EXERCISE DETAILS >>
Using the listing below, please gather every line containing the word "empty".

------------------------

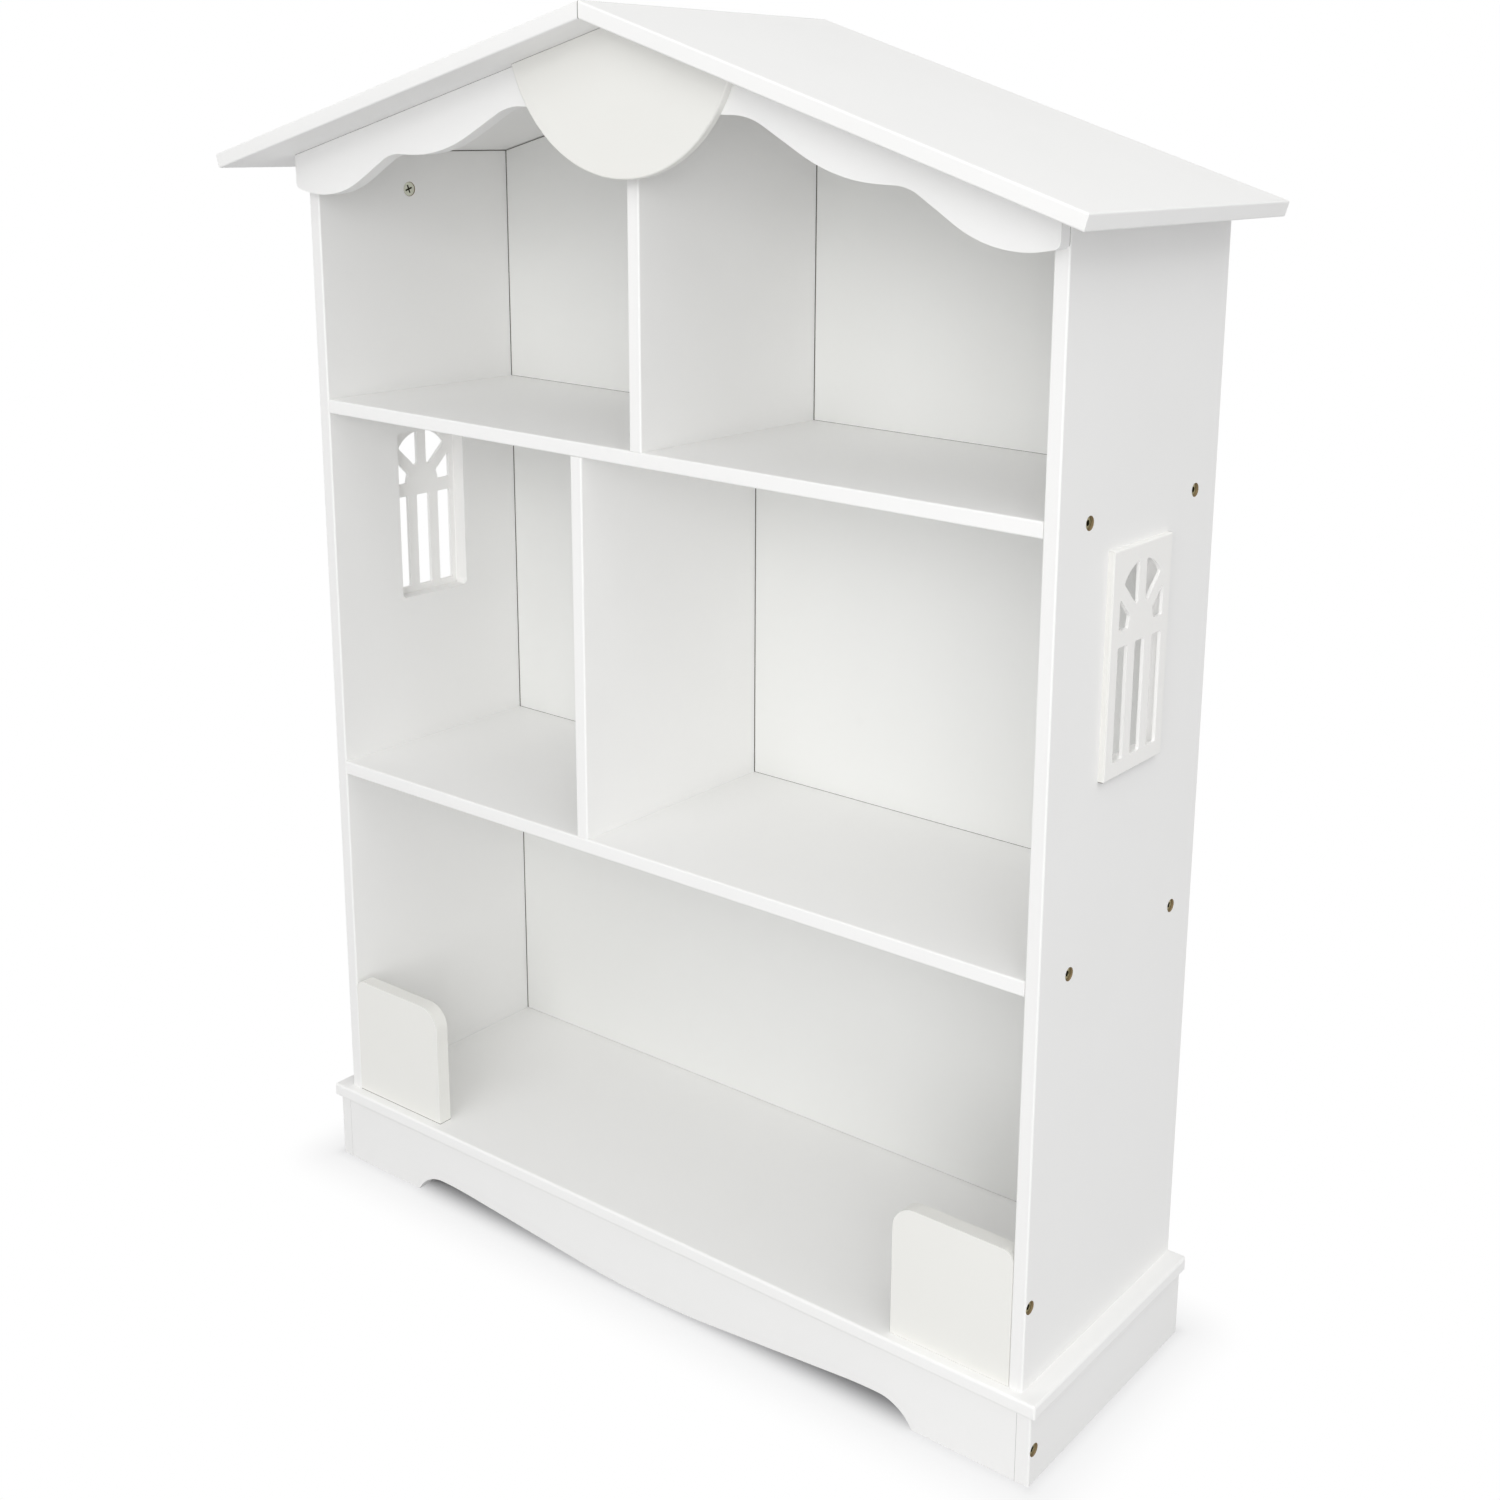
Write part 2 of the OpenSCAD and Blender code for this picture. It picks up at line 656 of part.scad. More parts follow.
module fan_openings() {
    bar = window_bar / 2;
    r = opening_corner_r;
    // Upper opening: bar side, arch, spoke, hub
    bar_hub = [bar, sqrt(hub_r * hub_r - bar * bar)];
    bar_arch = [bar, arch_jamb_h + sqrt(arch_r * arch_r - bar * bar)];
    upper_arch = arch_arc(arch_angle(bar_arch), arch_angle(spoke_at_arch(1)), 6);
    polygon(rounded(
        concat([bar_hub, bar_arch], upper_arch, [spoke_at_arch(1), spoke_at_hub(1)]),
        concat([r / 2, r], [for (p = upper_arch) 0], [r, r / 2])
    ));
    // Lower opening: sill, jamb, arch, spoke, hub
    hub_angle = atan2(spoke_at_hub(-1)[1], spoke_at_hub(-1)[0]);
    lower_arch = concat([[arch_r, arch_jamb_h]], arch_arc(0, arch_angle(spoke_at_arch(-1)), 2));
    hub_arc = [for (i = [2:-1:1]) hub_r * [cos(hub_angle * i / 3), sin(hub_angle * i / 3)]];
    polygon(rounded(
        concat([[hub_r, 0], [arch_r, 0]], lower_arch, [spoke_at_arch(-1), spoke_at_hub(-1)], hub_arc),
        concat([r / 2, r], [for (p = lower_arch) 0], [r, r / 2], [for (p = hub_arc) 0])
    ));
}
module window_openings() {
    for (i = [0:2])
        translate([window_frame_side + i * (slot_w + window_bar), window_frame_bottom])
            eased(slot_w, slot_top - window_frame_bottom, [for (i = [0:3]) opening_corner_r]);
    translate([window_w / 2, hub_z]) mirror_x() fan_openings();
}
module window_right() {
    r = window_edge_r;
    color("white") translate([half_w, front_y + window_y - window_w / 2, window_bottom])
        difference() {
            // Panel with the four edges of its outer face eased
            intersection() {
                linear_extrude(window_h) eased(window_t, window_w, [0, r, r, 0]);
                upright(0, window_w) eased(window_t, window_h, [0, r, r, 0]);
            }
            along_x(-1, window_t + 2) window_openings();
        }
}
module window_left() {
    mirror([1, 0, 0]) window_right();
}

// ---- Shelves, base and dividers ----

// Shelf board with its front edge eased, its top at the given level
module shelf(top) {
    translate([-inner_half, front_y, top - board_t])
        board(2 * inner_half, shelf_depth, 0, 0, edge_r, 0);
}
module shelf_upper() {
    color("white") difference() {
        shelf(shelf_upper_top);
        at_shelf_screws(shelf_upper_mid) joint_screw_hole();
        at_divider_feet(upper_divider_x, shelf_upper_top, 0) dowel_hole(dowel_bite);
        at_divider_heads(middle_divider_x, shelf_upper_top - board_t, middle_dowel_shift)
            dowel_hole(dowel_bite);
    }
}
module shelf_middle() {
    color("white") difference() {
        shelf(shelf_middle_top);
        at_shelf_screws(shelf_middle_mid) joint_screw_hole();
        at_divider_feet(middle_divider_x, shelf_middle_top, middle_dowel_shift)
            dowel_hole(dowel_bite);
    }
}

// Base board, eased on all four edges and at its corners
module base_board() {
    depth = rear_y - base_front_y;
    r = base_edge_r;
    color("white") difference() {
        intersection() {
            translate([-base_half, base_front_y, plinth_h]) linear_extrude(board_t)
                eased(2 * base_half, depth, [r, r, r, r]);
            translate([-base_half, base_front_y, plinth_h]) board(2 * base_half, depth, r, r, r, 0);
        }
        at_base_screws() joint_screw_hole();
        at_stop_dowels() dowel_hole(dowel_bite);
        at_apron_dowels() dowel_hole(dowel_bite);
        at_plinth_cams() cam_bolt_hole();
    }
}

// Upright board with its two front edges eased
module divider(x, bottom, height) {
    translate([x - board_t / 2, front_y, bottom]) linear_extrude(height)
        eased(board_t, shelf_depth, [edge_r, edge_r, 0, 0]);
}
module divider_upper() {
    color("white") difference() {
        intersection() {
            divider(upper_divider_x, shelf_upper_top, ridge_under - shelf_upper_top);
            under_roof(shelf_upper_top, slope_gap);
        }
        at_divider_feet(upper_divider_x, shelf_upper_top, 0) dowel_hole(dowel_bite);
    }
}
module divider_middle() {
    color("white") difference() {
        divider(middle_divider_x, shelf_middle_top, middle_bay_h);
        at_divider_feet(middle_divider_x, shelf_middle_top, middle_dowel_shift)
            dowel_hole(dowel_bite);
        at_divider_heads(middle_divider_x, shelf_upper_top - board_t, middle_dowel_shift)
            dowel_hole(dowel_bite);
    }
}

// ---- Back ----

module back_panel(bottom, top) {
    translate([-back_half, back_y, bottom]) cube([2 * back_half, back_t, top - bottom]);
}
module back_lower() {
    color("whitesmoke") back_panel(base_top, shelf_middle_mid);
}
module back_middle() {
    color("whitesmoke") back_panel(shelf_middle_mid, shelf_upper_mid);
}
module back_upper() {
    color("whitesmoke") intersection() {
        back_panel(shelf_upper_mid, ridge_under);
        under_roof(shelf_upper_mid, groove_gap);
    }
}

// ---- Book stops ----

module book_stop_right() {
    color("white") difference() {
        upright(front_y, board_t) translate([inner_half - stop_w, base_top])
            eased(stop_w, stop_h, [0, 0, stop_wall_r, stop_corner_r]);
        at_stop_screws() joint_screw_hole();
        at_stop_dowels() dowel_hole(dowel_bite);
    }
}
module book_stop_left() {
    mirror([1, 0, 0]) book_stop_right();
}

// ---- Plinth ----

// Apron with a long low cut-out that comes down again in the middle
module plinth_front() {
    half_edge = arch_half_edge();
    color("white") difference() {
        upright(apron_front_y, board_t) polygon(concat(
            [[-apron_half, 0]], mirrored(half_edge), half_edge,
            [[apron_half, 0], [apron_half, plinth_h], [-apron_half, plinth_h]]
        ));
        at_plinth_screws() joint_screw_hole();
        at_apron_dowels() dowel_hole(dowel_bite);
    }
}
module plinth_right() {
    color("white") difference() {
        translate([apron_half, apron_front_y]) linear_extrude(plinth_h)
            eased(board_t, rear_y - apron_front_y, [0, edge_r, edge_r, 0]);
        at_plinth_screws() joint_screw_hole();
        at_plinth_cams() cam_hole();
        at_plinth_cams() cam_bolt_hole();
    }
}
module plinth_left() {
    mirror([1, 0, 0]) plinth_right();
}

// ---- Fasteners in place ----

module shelf_screws() {
    color("gold") for (z = [shelf_middle_mid, shelf_upper_mid]) at_shelf_screws(z) joint_screw();
}
module stop_screws() {
    color("gold") at_stop_screws() joint_screw();
}
module plinth_screws() {
    color("gold") at_plinth_screws() joint_screw();
}
module base_screws() {
    color("gold") at_base_screws() joint_screw();
}
module disc_screws() {
    color("gold") at_disc_screws() disc_screw();
}
module roof_cams() {
    color("silver") at_roof_cams() cam();
}
module roof_cam_bolts() {
    color("silver") at_roof_cams() cam_bolt();
}
module plinth_cams() {
    color("silver") at_plinth_cams() cam();
}
module plinth_cam_bolts() {
    color("silver") at_plinth_cams() cam_bolt();
}
module roof_dowels() {
    color("tan") at_roof_dowels() dowel(dowel_bite);
}
module ridge_dowels() {
    color("tan") at_ridge_dowels() ridge_dowel();
}
module divider_dowels() {
    color("tan") {
        at_divider_feet(upper_divider_x, shelf_upper_top, 0) dowel(dowel_bite);
        at_divider_feet(middle_divider_x, shelf_middle_top, middle_dowel_shift) dowel(dowel_bite);
        at_divider_heads(middle_divider_x, shelf_upper_top - board_t, middle_dowel_shift)
            dowel(dowel_bite);
    }
}
module trim_dowels() {
    color("tan") {
        at_trim_end_dowels() dowel(dowel_bite);
        at_trim_top_dowels() dowel(dowel_bite);
    }
}
module stop_dowels() {
    color("tan") at_stop_dowels() dowel(dowel_bite);
}
module apron_dowels() {
    color("tan") at_apron_dowels() dowel(dowel_bite);
}

roof_left();
roof_right();
gable_trim();
gable_disc();
side_left();
side_right();
window_left();
window_right();
shelf_upper();
shelf_middle();
base_board();
divider_upper();
divider_middle();
back_upper();
back_middle();
back_lower();
book_stop_left();
book_stop_right();
plinth_front();
plinth_left();
plinth_right();
shelf_screws();
stop_screws();
plinth_screws();
base_screws();
disc_screws();
roof_cams();
roof_cam_bolts();
plinth_cams();
plinth_cam_bolts();
roof_dowels();
ridge_dowels();
divider_dowels();
trim_dowels();
stop_dowels();
apron_dowels();
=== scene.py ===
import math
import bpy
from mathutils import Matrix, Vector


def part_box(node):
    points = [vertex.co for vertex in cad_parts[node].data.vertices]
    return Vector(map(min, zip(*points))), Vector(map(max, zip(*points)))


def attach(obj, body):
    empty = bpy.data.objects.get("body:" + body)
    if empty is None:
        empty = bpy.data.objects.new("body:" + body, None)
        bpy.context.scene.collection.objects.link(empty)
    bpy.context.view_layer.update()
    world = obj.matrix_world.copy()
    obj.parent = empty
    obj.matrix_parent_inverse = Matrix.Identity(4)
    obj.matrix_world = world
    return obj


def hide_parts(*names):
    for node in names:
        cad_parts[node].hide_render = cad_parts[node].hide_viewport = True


bl_info = {
    "name": "House Shaped Bookcase",
    "version": (1, 0, 0),
    "blender": (4, 5, 0),
    "location": "3D View > Sidebar > Bookcase",
    "description": "Painted boards, turned fittings and a plain studio for the packed bookcase",
    "category": "Object",
}

from functools import partial, reduce

import bpy
import numpy as np
from mathutils import Matrix, Vector
from mathutils.geometry import tessellate_polygon

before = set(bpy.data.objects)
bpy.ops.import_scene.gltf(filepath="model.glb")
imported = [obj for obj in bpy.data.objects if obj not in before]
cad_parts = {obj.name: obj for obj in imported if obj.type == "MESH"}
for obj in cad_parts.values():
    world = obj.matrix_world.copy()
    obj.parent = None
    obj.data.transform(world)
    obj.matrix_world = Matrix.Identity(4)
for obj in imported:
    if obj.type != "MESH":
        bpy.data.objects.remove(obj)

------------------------

REPLY >>
    empty = bpy.data.objects.get("body:" + body)
    if empty is None:
        empty = bpy.data.objects.new("body:" + body, None)
        bpy.context.scene.collection.objects.link(empty)
    obj.parent = empty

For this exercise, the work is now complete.